SUPPLIED RECORDS →

---------------

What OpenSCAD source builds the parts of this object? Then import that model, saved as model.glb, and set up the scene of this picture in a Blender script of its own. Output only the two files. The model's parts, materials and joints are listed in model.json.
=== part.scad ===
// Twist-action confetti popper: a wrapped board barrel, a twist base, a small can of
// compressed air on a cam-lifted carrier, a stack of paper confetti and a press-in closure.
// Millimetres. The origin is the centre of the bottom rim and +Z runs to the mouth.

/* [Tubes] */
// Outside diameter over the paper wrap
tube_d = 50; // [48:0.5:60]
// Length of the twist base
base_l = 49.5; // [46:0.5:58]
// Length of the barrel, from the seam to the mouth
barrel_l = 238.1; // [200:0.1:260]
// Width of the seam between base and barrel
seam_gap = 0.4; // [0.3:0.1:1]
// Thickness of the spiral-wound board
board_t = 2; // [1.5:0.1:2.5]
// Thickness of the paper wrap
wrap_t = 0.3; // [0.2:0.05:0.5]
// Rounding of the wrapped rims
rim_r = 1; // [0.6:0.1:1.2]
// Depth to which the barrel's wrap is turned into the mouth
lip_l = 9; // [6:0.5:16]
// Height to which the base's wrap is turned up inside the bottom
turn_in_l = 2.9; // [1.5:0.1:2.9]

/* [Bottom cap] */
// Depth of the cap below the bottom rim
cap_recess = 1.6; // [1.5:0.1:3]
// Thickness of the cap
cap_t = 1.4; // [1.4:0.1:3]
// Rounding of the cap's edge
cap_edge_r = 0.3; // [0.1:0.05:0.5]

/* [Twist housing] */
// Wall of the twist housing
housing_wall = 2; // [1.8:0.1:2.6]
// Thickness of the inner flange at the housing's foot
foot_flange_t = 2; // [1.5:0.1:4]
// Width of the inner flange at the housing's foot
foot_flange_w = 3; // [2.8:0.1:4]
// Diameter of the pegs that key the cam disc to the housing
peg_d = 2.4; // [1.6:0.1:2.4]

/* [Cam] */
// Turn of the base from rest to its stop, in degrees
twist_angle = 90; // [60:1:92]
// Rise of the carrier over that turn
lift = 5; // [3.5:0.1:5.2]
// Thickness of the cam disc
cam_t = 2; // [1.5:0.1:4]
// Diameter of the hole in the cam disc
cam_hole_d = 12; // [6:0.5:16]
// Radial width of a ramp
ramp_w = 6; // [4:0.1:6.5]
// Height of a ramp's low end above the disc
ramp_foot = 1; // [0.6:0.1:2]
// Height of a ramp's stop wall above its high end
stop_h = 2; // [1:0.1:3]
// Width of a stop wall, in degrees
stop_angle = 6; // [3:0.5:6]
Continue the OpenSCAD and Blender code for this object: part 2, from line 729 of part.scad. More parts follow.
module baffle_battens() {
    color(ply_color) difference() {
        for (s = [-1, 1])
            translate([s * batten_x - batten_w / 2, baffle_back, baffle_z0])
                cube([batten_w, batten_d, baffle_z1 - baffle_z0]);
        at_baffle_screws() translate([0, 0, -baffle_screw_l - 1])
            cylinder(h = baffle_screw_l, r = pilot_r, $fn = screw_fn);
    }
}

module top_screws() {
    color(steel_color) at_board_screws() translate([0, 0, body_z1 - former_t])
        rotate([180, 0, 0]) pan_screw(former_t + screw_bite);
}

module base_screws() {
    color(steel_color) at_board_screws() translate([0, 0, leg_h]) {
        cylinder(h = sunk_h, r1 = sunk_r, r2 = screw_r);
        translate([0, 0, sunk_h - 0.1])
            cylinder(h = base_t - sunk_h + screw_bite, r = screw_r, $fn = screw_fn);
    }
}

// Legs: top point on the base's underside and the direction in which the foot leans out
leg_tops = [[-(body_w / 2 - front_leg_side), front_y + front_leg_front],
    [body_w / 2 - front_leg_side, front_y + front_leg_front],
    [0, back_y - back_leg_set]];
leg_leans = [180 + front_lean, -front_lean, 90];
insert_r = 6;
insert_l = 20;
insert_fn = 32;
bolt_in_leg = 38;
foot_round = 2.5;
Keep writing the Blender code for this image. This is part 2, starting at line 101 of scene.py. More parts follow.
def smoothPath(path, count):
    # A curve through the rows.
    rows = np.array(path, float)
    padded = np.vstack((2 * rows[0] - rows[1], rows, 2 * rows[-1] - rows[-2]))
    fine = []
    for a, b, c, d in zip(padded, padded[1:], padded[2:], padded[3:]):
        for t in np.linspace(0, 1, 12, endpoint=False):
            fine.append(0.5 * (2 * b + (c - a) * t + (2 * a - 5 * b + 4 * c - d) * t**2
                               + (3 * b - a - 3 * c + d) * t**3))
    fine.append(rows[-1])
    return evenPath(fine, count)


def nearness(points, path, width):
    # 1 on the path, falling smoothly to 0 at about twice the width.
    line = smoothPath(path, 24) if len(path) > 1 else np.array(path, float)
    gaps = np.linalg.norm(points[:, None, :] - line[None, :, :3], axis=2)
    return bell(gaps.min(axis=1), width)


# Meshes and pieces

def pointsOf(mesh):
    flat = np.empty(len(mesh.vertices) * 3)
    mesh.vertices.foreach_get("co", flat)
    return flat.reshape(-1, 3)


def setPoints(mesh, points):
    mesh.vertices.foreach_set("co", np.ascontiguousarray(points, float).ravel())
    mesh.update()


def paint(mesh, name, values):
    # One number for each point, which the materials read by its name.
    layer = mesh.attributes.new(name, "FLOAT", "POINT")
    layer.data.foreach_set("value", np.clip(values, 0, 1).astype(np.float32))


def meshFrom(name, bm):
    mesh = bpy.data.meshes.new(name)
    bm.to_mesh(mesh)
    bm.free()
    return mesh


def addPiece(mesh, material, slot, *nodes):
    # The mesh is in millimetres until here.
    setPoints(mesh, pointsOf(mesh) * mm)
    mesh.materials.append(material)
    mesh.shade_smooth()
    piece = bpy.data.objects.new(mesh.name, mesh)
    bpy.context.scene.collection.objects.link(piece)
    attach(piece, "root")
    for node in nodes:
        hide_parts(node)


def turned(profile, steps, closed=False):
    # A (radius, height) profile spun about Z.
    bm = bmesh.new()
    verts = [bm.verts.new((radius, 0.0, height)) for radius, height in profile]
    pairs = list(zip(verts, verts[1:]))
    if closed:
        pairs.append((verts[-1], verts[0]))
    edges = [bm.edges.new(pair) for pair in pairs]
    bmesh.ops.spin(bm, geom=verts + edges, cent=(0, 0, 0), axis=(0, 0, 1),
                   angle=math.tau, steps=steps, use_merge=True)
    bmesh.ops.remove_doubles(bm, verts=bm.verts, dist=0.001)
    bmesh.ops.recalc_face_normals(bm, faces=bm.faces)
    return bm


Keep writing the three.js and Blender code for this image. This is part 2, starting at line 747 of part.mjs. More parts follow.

---------------

DO THIS → Quote the data above in full, changing nothing.

OUTPUT BELOW →
What OpenSCAD source builds the parts of this object? Then import that model, saved as model.glb, and set up the scene of this picture in a Blender script of its own. Output only the two files. The model's parts, materials and joints are listed in model.json.
=== part.scad ===
// Twist-action confetti popper: a wrapped board barrel, a twist base, a small can of
// compressed air on a cam-lifted carrier, a stack of paper confetti and a press-in closure.
// Millimetres. The origin is the centre of the bottom rim and +Z runs to the mouth.

/* [Tubes] */
// Outside diameter over the paper wrap
tube_d = 50; // [48:0.5:60]
// Length of the twist base
base_l = 49.5; // [46:0.5:58]
// Length of the barrel, from the seam to the mouth
barrel_l = 238.1; // [200:0.1:260]
// Width of the seam between base and barrel
seam_gap = 0.4; // [0.3:0.1:1]
// Thickness of the spiral-wound board
board_t = 2; // [1.5:0.1:2.5]
// Thickness of the paper wrap
wrap_t = 0.3; // [0.2:0.05:0.5]
// Rounding of the wrapped rims
rim_r = 1; // [0.6:0.1:1.2]
// Depth to which the barrel's wrap is turned into the mouth
lip_l = 9; // [6:0.5:16]
// Height to which the base's wrap is turned up inside the bottom
turn_in_l = 2.9; // [1.5:0.1:2.9]

/* [Bottom cap] */
// Depth of the cap below the bottom rim
cap_recess = 1.6; // [1.5:0.1:3]
// Thickness of the cap
cap_t = 1.4; // [1.4:0.1:3]
// Rounding of the cap's edge
cap_edge_r = 0.3; // [0.1:0.05:0.5]

/* [Twist housing] */
// Wall of the twist housing
housing_wall = 2; // [1.8:0.1:2.6]
// Thickness of the inner flange at the housing's foot
foot_flange_t = 2; // [1.5:0.1:4]
// Width of the inner flange at the housing's foot
foot_flange_w = 3; // [2.8:0.1:4]
// Diameter of the pegs that key the cam disc to the housing
peg_d = 2.4; // [1.6:0.1:2.4]

/* [Cam] */
// Turn of the base from rest to its stop, in degrees
twist_angle = 90; // [60:1:92]
// Rise of the carrier over that turn
lift = 5; // [3.5:0.1:5.2]
// Thickness of the cam disc
cam_t = 2; // [1.5:0.1:4]
// Diameter of the hole in the cam disc
cam_hole_d = 12; // [6:0.5:16]
// Radial width of a ramp
ramp_w = 6; // [4:0.1:6.5]
// Height of a ramp's low end above the disc
ramp_foot = 1; // [0.6:0.1:2]
// Height of a ramp's stop wall above its high end
stop_h = 2; // [1:0.1:3]
// Width of a stop wall, in degrees
stop_angle = 6; // [3:0.5:6]
Continue the OpenSCAD and Blender code for this object: part 2, from line 729 of part.scad. More parts follow.
module baffle_battens() {
    color(ply_color) difference() {
        for (s = [-1, 1])
            translate([s * batten_x - batten_w / 2, baffle_back, baffle_z0])
                cube([batten_w, batten_d, baffle_z1 - baffle_z0]);
        at_baffle_screws() translate([0, 0, -baffle_screw_l - 1])
            cylinder(h = baffle_screw_l, r = pilot_r, $fn = screw_fn);
    }
}

module top_screws() {
    color(steel_color) at_board_screws() translate([0, 0, body_z1 - former_t])
        rotate([180, 0, 0]) pan_screw(former_t + screw_bite);
}

module base_screws() {
    color(steel_color) at_board_screws() translate([0, 0, leg_h]) {
        cylinder(h = sunk_h, r1 = sunk_r, r2 = screw_r);
        translate([0, 0, sunk_h - 0.1])
            cylinder(h = base_t - sunk_h + screw_bite, r = screw_r, $fn = screw_fn);
    }
}

// Legs: top point on the base's underside and the direction in which the foot leans out
leg_tops = [[-(body_w / 2 - front_leg_side), front_y + front_leg_front],
    [body_w / 2 - front_leg_side, front_y + front_leg_front],
    [0, back_y - back_leg_set]];
leg_leans = [180 + front_lean, -front_lean, 90];
insert_r = 6;
insert_l = 20;
insert_fn = 32;
bolt_in_leg = 38;
foot_round = 2.5;
Keep writing the Blender code for this image. This is part 2, starting at line 101 of scene.py. More parts follow.
def smoothPath(path, count):
    # A curve through the rows.
    rows = np.array(path, float)
    padded = np.vstack((2 * rows[0] - rows[1], rows, 2 * rows[-1] - rows[-2]))
    fine = []
    for a, b, c, d in zip(padded, padded[1:], padded[2:], padded[3:]):
        for t in np.linspace(0, 1, 12, endpoint=False):
            fine.append(0.5 * (2 * b + (c - a) * t + (2 * a - 5 * b + 4 * c - d) * t**2
                               + (3 * b - a - 3 * c + d) * t**3))
    fine.append(rows[-1])
    return evenPath(fine, count)


def nearness(points, path, width):
    # 1 on the path, falling smoothly to 0 at about twice the width.
    line = smoothPath(path, 24) if len(path) > 1 else np.array(path, float)
    gaps = np.linalg.norm(points[:, None, :] - line[None, :, :3], axis=2)
    return bell(gaps.min(axis=1), width)


# Meshes and pieces

def pointsOf(mesh):
    flat = np.empty(len(mesh.vertices) * 3)
    mesh.vertices.foreach_get("co", flat)
    return flat.reshape(-1, 3)


def setPoints(mesh, points):
    mesh.vertices.foreach_set("co", np.ascontiguousarray(points, float).ravel())
    mesh.update()


def paint(mesh, name, values):
    # One number for each point, which the materials read by its name.
    layer = mesh.attributes.new(name, "FLOAT", "POINT")
    layer.data.foreach_set("value", np.clip(values, 0, 1).astype(np.float32))


def meshFrom(name, bm):
    mesh = bpy.data.meshes.new(name)
    bm.to_mesh(mesh)
    bm.free()
    return mesh


def addPiece(mesh, material, slot, *nodes):
    # The mesh is in millimetres until here.
    setPoints(mesh, pointsOf(mesh) * mm)
    mesh.materials.append(material)
    mesh.shade_smooth()
    piece = bpy.data.objects.new(mesh.name, mesh)
    bpy.context.scene.collection.objects.link(piece)
    attach(piece, "root")
    for node in nodes:
        hide_parts(node)


def turned(profile, steps, closed=False):
    # A (radius, height) profile spun about Z.
    bm = bmesh.new()
    verts = [bm.verts.new((radius, 0.0, height)) for radius, height in profile]
    pairs = list(zip(verts, verts[1:]))
    if closed:
        pairs.append((verts[-1], verts[0]))
    edges = [bm.edges.new(pair) for pair in pairs]
    bmesh.ops.spin(bm, geom=verts + edges, cent=(0, 0, 0), axis=(0, 0, 1),
                   angle=math.tau, steps=steps, use_merge=True)
    bmesh.ops.remove_doubles(bm, verts=bm.verts, dist=0.001)
    bmesh.ops.recalc_face_normals(bm, faces=bm.faces)
    return bm


Keep writing the three.js and Blender code for this image. This is part 2, starting at line 747 of part.mjs. More parts follow.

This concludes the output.